Stochastic Subspace Descent Accelerated via Bi-fidelity Line Search
Nuojin Cheng, Alireza Doostan, Stephen Becker
TL;DR
This paper tackles the challenge of expensive function and gradient evaluations in high-dimensional, black-box optimization. It introduces BF-SSD, a zeroth-order method that builds a local bi-fidelity surrogate combining HF and LF evaluations to perform an efficient Armijo backtracking line search along a stochastic subspace; this reduces reliance on HF calls while preserving convergence guarantees. The authors establish convergence results under standard smoothness assumptions and finite-sample surrogate accuracy, and validate BF-SSD across synthetic benchmarks, kernel ridge regression, black-box adversarial attacks, and soft prompting for language models. The results show BF-SSD consistently achieves superior optimization performance with substantially fewer HF evaluations, highlighting the practical impact of bi-fidelity strategies for large-scale, high-dimensional problems.
Abstract
Efficient optimization remains a fundamental challenge across numerous scientific and engineering domains, especially when objective function and gradient evaluations are computationally expensive. While zeroth-order optimization methods offer effective approaches when gradients are inaccessible, their practical performance can be limited by the high cost associated with function queries.
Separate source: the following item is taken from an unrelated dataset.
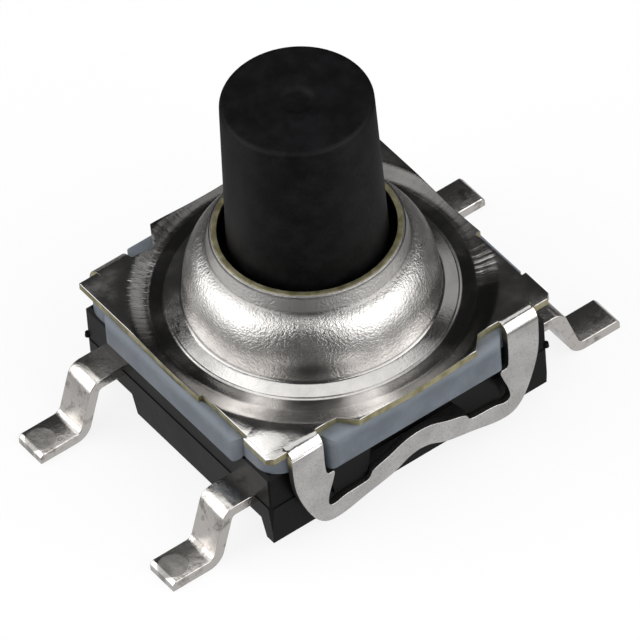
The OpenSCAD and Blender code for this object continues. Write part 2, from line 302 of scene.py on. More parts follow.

This work introduces the bi-fidelity stochastic subspace descent (BF-SSD) algorithm, a novel zeroth-order optimization method designed to reduce this computational burden. BF-SSD leverages a bi-fidelity framework, constructing a surrogate model from a combination of computationally inexpensive low-fidelity (LF) and accurate high-fidelity (HF) function evaluations. This surrogate model facilitates an efficient backtracking line search for step size selection, for which we provide theoretical convergence guarantees under standard assumptions. We perform a comprehensive empirical evaluation of BF-SSD across four distinct problems: a synthetic optimization benchmark, dual-form kernel ridge regression, black-box adversarial attacks on machine learning models, and transformer-based black-box language model fine-tuning. Numerical results demonstrate that BF-SSD consistently achieves superior optimization performance while requiring significantly fewer HF function evaluations compared to relevant baseline methods. This study highlights the efficacy of integrating bi-fidelity strategies within zeroth-order optimization, positioning BF-SSD as a promising and computationally efficient approach for tackling large-scale, high-dimensional problems encountered in various real-world applications.